Poll for new events and queue all the events of the highest available priority level. Events of lower priority levels are queued internally to be used on a future call to this method.

So the expected pattern is that highest-priority handlers get run, and when all the resulting processing has completed in Stakker, then the main loop polls again, and if more high-priority events have occurred, then those too will get processed. Lower-priority handlers will only get a chance to run when nothing higher-priority needs handling.

On success returns Ok(true) if an event was processed, or Ok(false) if there were no new events.

Examples found in repository

examples/echo_server.rs (line 54)

fn main() -> Result<(), Box<dyn Error>> {
    let mut stakker = Stakker::new(Instant::now());
    let s = &mut stakker;
    let miopoll = MioPoll::new(s, Poll::new()?, Events::with_capacity(1024), 0)?;

    let _listener = actor!(s, Listener::init(), ret_shutdown!(s));

    // Don't need `idle!` handling
    s.run(Instant::now(), false);
    while s.not_shutdown() {
        let maxdur = s.next_wait_max(Instant::now(), Duration::from_secs(60), false);
        miopoll.poll(maxdur)?;
        s.run(Instant::now(), false);
    }

    println!("Shutdown: {}", s.shutdown_reason().unwrap());
    Ok(())
}

pub fn set_wake_fwd(&mut self, fwd: Fwd<Ready>)

Set the handler for “wake” events. There can only be one handler for “wake” events, so setting it here drops the previous handler. Don’t call this unless you wish to override the default wake handling which calls stakker::Stakker::poll_wake.
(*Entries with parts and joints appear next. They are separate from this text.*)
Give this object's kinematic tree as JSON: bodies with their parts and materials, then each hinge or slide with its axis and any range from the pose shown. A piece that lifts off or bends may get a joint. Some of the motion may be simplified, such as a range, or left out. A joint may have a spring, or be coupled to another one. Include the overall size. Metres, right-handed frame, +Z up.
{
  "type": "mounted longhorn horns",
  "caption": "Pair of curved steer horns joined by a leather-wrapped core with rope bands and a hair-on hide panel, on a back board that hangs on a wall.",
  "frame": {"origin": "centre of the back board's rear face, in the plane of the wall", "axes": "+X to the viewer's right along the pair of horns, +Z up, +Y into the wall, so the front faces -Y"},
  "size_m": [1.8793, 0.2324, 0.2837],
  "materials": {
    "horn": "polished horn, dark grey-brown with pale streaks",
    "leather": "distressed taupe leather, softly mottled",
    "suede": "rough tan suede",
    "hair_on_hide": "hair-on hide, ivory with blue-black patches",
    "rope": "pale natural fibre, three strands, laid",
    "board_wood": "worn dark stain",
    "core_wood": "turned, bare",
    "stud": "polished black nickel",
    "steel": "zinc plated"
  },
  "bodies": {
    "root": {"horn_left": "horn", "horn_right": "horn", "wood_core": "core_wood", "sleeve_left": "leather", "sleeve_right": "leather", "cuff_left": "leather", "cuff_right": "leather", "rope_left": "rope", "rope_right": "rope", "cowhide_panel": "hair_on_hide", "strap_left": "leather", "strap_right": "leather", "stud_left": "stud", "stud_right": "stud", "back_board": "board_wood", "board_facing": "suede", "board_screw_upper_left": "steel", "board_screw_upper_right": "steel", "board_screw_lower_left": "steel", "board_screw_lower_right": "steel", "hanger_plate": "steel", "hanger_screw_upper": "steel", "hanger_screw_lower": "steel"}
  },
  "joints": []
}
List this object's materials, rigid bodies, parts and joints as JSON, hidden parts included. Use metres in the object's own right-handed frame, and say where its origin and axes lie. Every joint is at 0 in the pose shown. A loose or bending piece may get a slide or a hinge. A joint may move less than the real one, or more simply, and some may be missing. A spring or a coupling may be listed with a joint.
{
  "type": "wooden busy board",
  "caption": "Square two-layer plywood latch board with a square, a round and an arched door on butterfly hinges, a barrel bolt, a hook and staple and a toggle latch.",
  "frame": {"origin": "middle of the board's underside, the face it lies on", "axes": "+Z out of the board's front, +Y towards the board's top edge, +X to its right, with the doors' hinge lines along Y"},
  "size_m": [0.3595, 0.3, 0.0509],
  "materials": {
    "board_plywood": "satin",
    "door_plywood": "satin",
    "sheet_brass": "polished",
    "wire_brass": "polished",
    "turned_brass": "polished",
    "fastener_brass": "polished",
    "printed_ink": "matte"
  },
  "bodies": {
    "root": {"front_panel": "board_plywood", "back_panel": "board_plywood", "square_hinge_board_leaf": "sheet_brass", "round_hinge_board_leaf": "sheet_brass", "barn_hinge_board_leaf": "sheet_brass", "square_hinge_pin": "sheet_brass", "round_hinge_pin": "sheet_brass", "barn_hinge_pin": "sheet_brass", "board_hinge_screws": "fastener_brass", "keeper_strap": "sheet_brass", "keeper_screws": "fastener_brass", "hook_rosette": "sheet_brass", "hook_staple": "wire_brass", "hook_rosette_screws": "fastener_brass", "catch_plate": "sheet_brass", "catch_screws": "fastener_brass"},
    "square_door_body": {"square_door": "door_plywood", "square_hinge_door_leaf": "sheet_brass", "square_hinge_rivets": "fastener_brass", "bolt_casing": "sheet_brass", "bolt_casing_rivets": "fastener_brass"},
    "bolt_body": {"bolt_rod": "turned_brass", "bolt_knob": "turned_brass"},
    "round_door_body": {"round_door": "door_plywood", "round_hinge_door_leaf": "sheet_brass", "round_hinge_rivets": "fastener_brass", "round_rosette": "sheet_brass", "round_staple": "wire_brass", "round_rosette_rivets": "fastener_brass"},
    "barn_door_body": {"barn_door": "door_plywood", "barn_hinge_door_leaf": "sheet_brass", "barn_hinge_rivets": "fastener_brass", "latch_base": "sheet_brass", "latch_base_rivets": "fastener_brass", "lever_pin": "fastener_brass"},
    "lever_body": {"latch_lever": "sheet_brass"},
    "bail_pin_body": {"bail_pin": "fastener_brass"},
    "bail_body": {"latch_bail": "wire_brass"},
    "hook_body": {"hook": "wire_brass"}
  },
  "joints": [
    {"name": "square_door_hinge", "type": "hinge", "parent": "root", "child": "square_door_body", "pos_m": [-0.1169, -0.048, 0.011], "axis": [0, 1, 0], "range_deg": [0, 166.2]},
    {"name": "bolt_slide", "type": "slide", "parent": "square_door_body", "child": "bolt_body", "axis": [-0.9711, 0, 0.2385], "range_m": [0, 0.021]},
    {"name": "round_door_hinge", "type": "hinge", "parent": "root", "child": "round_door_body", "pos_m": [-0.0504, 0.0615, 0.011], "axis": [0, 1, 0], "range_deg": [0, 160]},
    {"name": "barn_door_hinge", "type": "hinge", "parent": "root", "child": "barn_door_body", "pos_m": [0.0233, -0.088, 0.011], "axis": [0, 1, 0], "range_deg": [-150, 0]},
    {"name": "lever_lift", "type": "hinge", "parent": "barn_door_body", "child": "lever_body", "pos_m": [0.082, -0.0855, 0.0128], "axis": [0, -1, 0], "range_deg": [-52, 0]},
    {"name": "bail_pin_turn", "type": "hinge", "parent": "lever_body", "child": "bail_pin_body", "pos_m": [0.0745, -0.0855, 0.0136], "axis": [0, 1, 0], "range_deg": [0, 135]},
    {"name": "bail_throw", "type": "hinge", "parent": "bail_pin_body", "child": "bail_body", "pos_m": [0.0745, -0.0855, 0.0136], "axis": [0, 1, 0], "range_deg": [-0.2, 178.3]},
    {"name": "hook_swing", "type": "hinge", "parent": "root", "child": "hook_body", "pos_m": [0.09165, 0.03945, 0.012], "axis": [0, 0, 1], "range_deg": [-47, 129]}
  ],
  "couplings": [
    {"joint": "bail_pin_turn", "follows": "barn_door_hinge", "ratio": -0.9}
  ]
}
pub fn waker(&mut self) -> Arc<Waker>

Get a cloned reference to the waker for this MioPoll instance. This can be passed to other threads, which can call wake() on it to cause the wake handler to be run in the main polling thread.

Trait Implementations

impl Clone for MioPoll

fn clone(&self) -> Self

Returns a copy of the value.

fn clone_from(&mut self, source: &Self)

Performs copy-assignment from source.